Speaking of Hoogle, there's Loogle by Joachim Breitner: https://loogle.lean-lang.org/

There's also an AI-driven free-form text tool that recently appeared: https://www.moogle.ai/

A funny thing about libraries saving people from wasting effort redoing things is that, while on one hand this is true that having centralized repositories of knowledge invites people to contribute to them and reuse their work, on the other what can happen is that philosophical differences can cause schisms and result in n-fold duplicated work. (Consider the endless web frameworks out there!) Even Lean could be such a duplication since there's already Coq, Agda, HOL, etc. So far, Lean's mathlib has managed to remain a single project, which I think is an important experiment in seeing if all of mathematics can be unified in a common language. Mathlib is a strange compared to normal software libraries, since its goal is to eventually consume every downstream project that's ever created. If this model can continue to scale, then that makes the question of whether something's been formalized yet or not simpler. Though, even now, there's so much code in mathlib that sometimes you need to go to leanprover.zulipchat.com and ask, and someone familiar with the right corner of the library will usually answer reasonably quickly.

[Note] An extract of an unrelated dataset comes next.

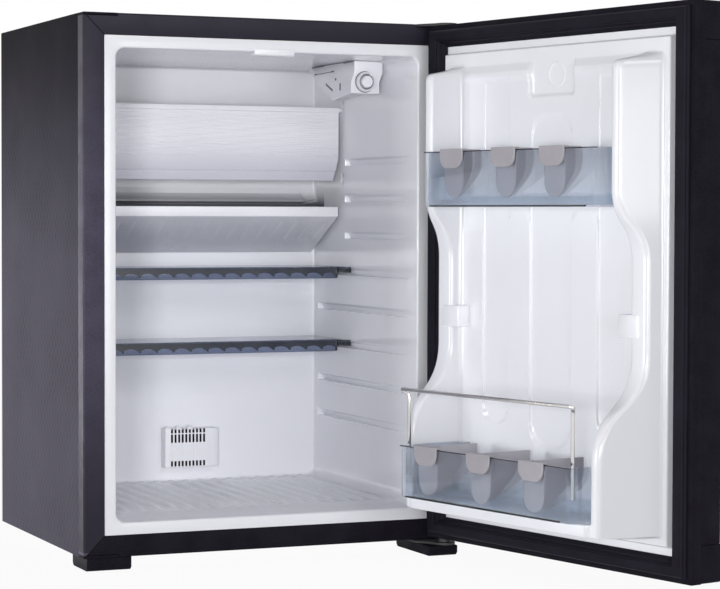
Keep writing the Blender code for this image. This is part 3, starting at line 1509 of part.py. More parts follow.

One silver lining for n-fold duplication is that it's usually not a complete reinvention, and this gives variants of ideas an opportunity to explored that otherwise would succumb to the status quo. I feel that even when someone re-formalizes a theorem, it's an additional opportunity to evaluate how this knowledge fits into the larger theory.

1 comments

> on the other what can happen is that philosophical differences can cause schisms and result in n-fold duplicated work

It would indeed be nice to have a principled answer to the issue of differing foundations, including e.g. working in ZF(C) vs. type theory. (The dirty little secret there - and what makes mathlib more popular than it might be otherwise - is that while most practicing mathematicians appeal to ZF(C) as their default foundation they don't actually work with it in a formal sense, and the way they do reason about math is a lot easier to account for in type theory. See also https://math.andrej.com/2023/02/13/formalizing-invisible-mat... ) I guess the closest thing we have to that is logical frameworks, which are designed to accommodate even very weak/general foundations at the outset and "bridge" theorem statements and proofs across when needed.